Home to the beautiful new National Wine Centre of Australia, Adelaide has water to the west but great wine in every other direction. Nearby regions include the Adelaide Plains and Adelaide Hills as well as the Barossa, Eden and Clare valleys. To the South you'll find Langhorne Creek and McLaren Vale, which is my top pick if you've got just one day for wine touring. A superb Visitor Center will give you all the information you'll need for an efficiently full and hassle-free day of tasting. If you hit enough producers, you'll find good renditions of almost every type of wine made in Australia, but the top dog here is rich, robust Shiraz.

Rheingau from Frankfurt

Wine just doesn't get any better than great German Riesling, and nowhere is wine country more dramatically beautiful. If you had time for a week of touring, I'd be paralyzed with indecision on where to send you, but for a single day from Frankfurt, this is a no-brainer. The Rheingau is Germany's most aristocratic growing region, with the country's highest concentration of the supremely noble Riesling grape and well more than its share of large traditional estates.

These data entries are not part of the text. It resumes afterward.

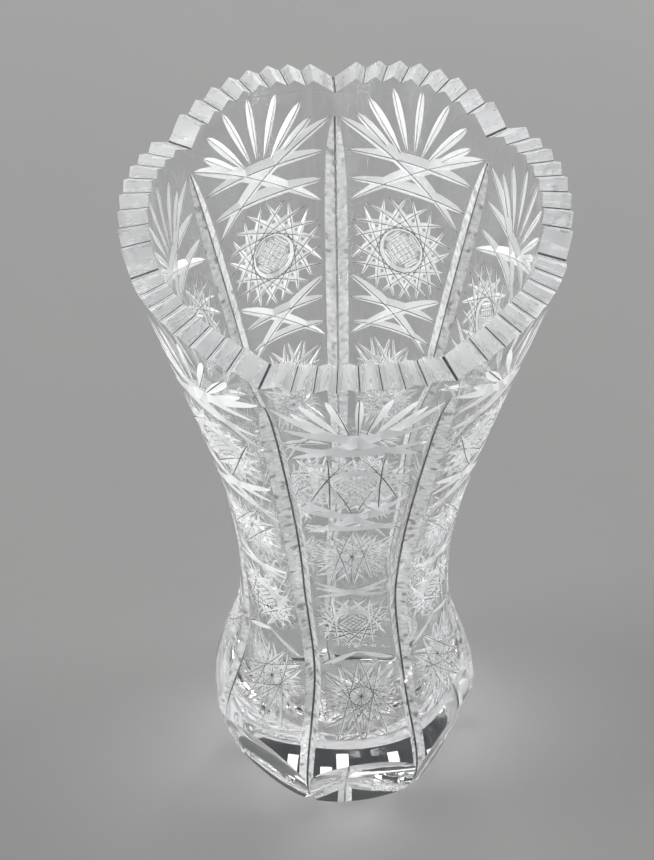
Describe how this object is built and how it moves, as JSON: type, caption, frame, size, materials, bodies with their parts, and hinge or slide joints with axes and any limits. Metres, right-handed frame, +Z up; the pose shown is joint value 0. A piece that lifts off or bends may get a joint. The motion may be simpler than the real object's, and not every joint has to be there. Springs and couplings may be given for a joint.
{
  "type": "cut crystal vase",
  "caption": "Waisted glass vase with a flared toothed rim, upright dividing grooves, cut star panels and a thick scooped foot.",
  "frame": {"origin": "middle of the foot's flat underside, on the vase's axis", "axes": "+Z up along the vase's axis; above the waist a dividing groove faces +Y, so the middle of a panel faces -Y"},
  "size_m": [0.1368, 0.1364, 0.2576],
  "materials": {
    "lead_crystal": "colourless polished lead crystal with satin ground cuts"
  },
  "bodies": {
    "root": {"crystal_vase": "lead_crystal"}
  },
  "joints": []
}
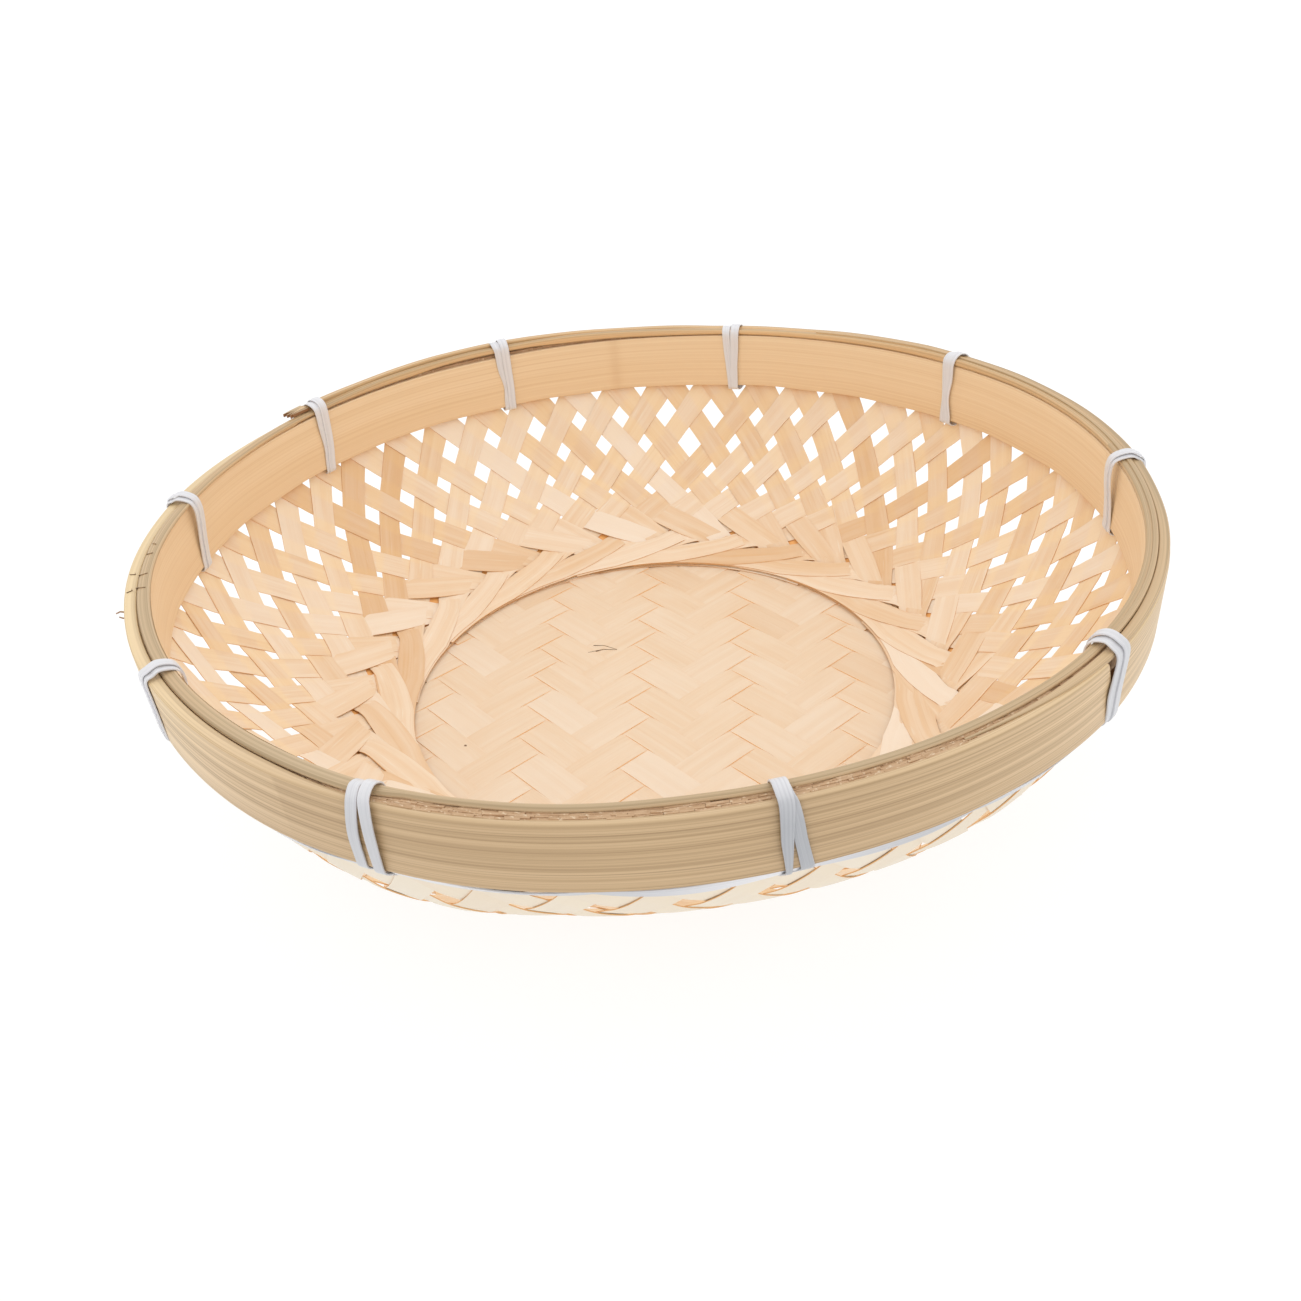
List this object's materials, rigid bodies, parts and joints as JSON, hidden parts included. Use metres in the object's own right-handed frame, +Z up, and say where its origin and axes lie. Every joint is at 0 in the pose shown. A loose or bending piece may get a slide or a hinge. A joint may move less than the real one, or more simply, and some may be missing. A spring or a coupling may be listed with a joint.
{
  "type": "winnowing basket",
  "caption": "Round shallow basket woven from bamboo splits, with a twill floor, an open lattice wall and a double hoop rim lashed with flat plastic strip.",
  "frame": {"origin": "centre of the floor's underside, on the ground the basket stands on", "axes": "+Z up out of the basket's mouth, X and Y across the rim"},
  "size_m": [0.3006, 0.3, 0.0778],
  "materials": {
    "bamboo_split": "raw split bamboo, matte with a faint sheen",
    "bamboo_hoop": "shaved bamboo lath with fine lengthwise grain",
    "bamboo_inner_hoop": "shaved bamboo lath with fine lengthwise grain",
    "bamboo_skin": "grey-green bamboo skin, satin",
    "plastic_strip": "slightly milky flat plastic strip, soft gloss"
  },
  "bodies": {
    "root": {"woven_base": "bamboo_split", "woven_wall": "bamboo_split", "outer_hoop": "bamboo_hoop", "inner_hoop": "bamboo_inner_hoop", "cap_strip": "bamboo_skin", "tie_01_first_turn": "plastic_strip", "tie_01_second_turn": "plastic_strip", "tie_02_first_turn": "plastic_strip", "tie_02_second_turn": "plastic_strip", "tie_03_first_turn": "plastic_strip", "tie_03_second_turn": "plastic_strip", "tie_04_first_turn": "plastic_strip", "tie_04_second_turn": "plastic_strip", "tie_05_first_turn": "plastic_strip", "tie_05_second_turn": "plastic_strip", "tie_06_first_turn": "plastic_strip", "tie_06_second_turn": "plastic_strip", "tie_07_first_turn": "plastic_strip", "tie_07_second_turn": "plastic_strip", "tie_08_first_turn": "plastic_strip", "tie_08_second_turn": "plastic_strip", "tie_09_first_turn": "plastic_strip", "tie_09_second_turn": "plastic_strip", "tie_10_first_turn": "plastic_strip", "tie_10_second_turn": "plastic_strip", "lashing_run_01": "plastic_strip", "lashing_run_02": "plastic_strip", "lashing_run_03": "plastic_strip", "lashing_run_04": "plastic_strip", "lashing_run_05": "plastic_strip", "lashing_run_06": "plastic_strip", "lashing_run_07": "plastic_strip", "lashing_run_08": "plastic_strip", "lashing_run_09": "plastic_strip", "lashing_run_10": "plastic_strip"}
  },
  "joints": []
}
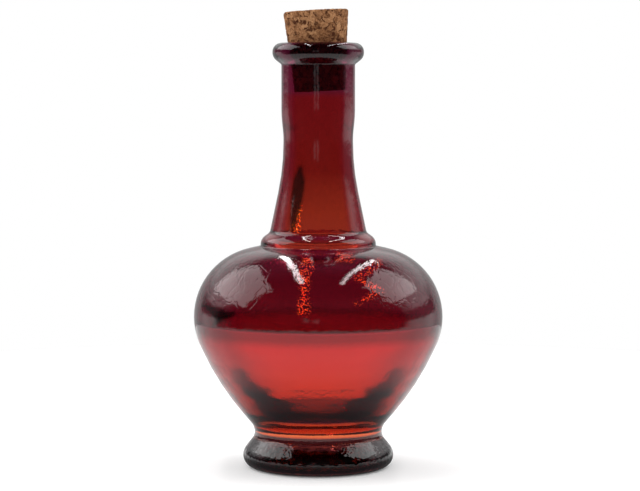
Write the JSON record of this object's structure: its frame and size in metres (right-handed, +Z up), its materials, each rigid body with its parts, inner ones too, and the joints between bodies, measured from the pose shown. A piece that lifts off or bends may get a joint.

The big estates offer very good tours and pretty good wines, but the best juice is flowing from smaller houses like Georg Breuer (Rüdesheim), Johannishof (Johannisberg), Franz Kunstler (Hochheim), Hans Lang (Eltville-Hattenheim), Josef Leitz (Rüdesheim), Wegeler Erben (Oestrich-Winkel) and Robert Weil (Kiedrich). Don't fail to take a quick drive up from the river at Eltville or Hattenheim to the Cistercian monastery of Eberbach, one of the best-preserved medieval monastic sites in Germany.

Ribera del Duero From Madrid

The robust reds of Ribera del Duero are probably the hottest things in the very hot world of Spanish wine, and once you've beheld the blinding intensity of the sunlight here, you'll know why. Tempranillo is the star grape, and though this variety produces amazing wines all across northern Spain, Ribera's renditions may be the most balanced, beautiful and satisfying of all.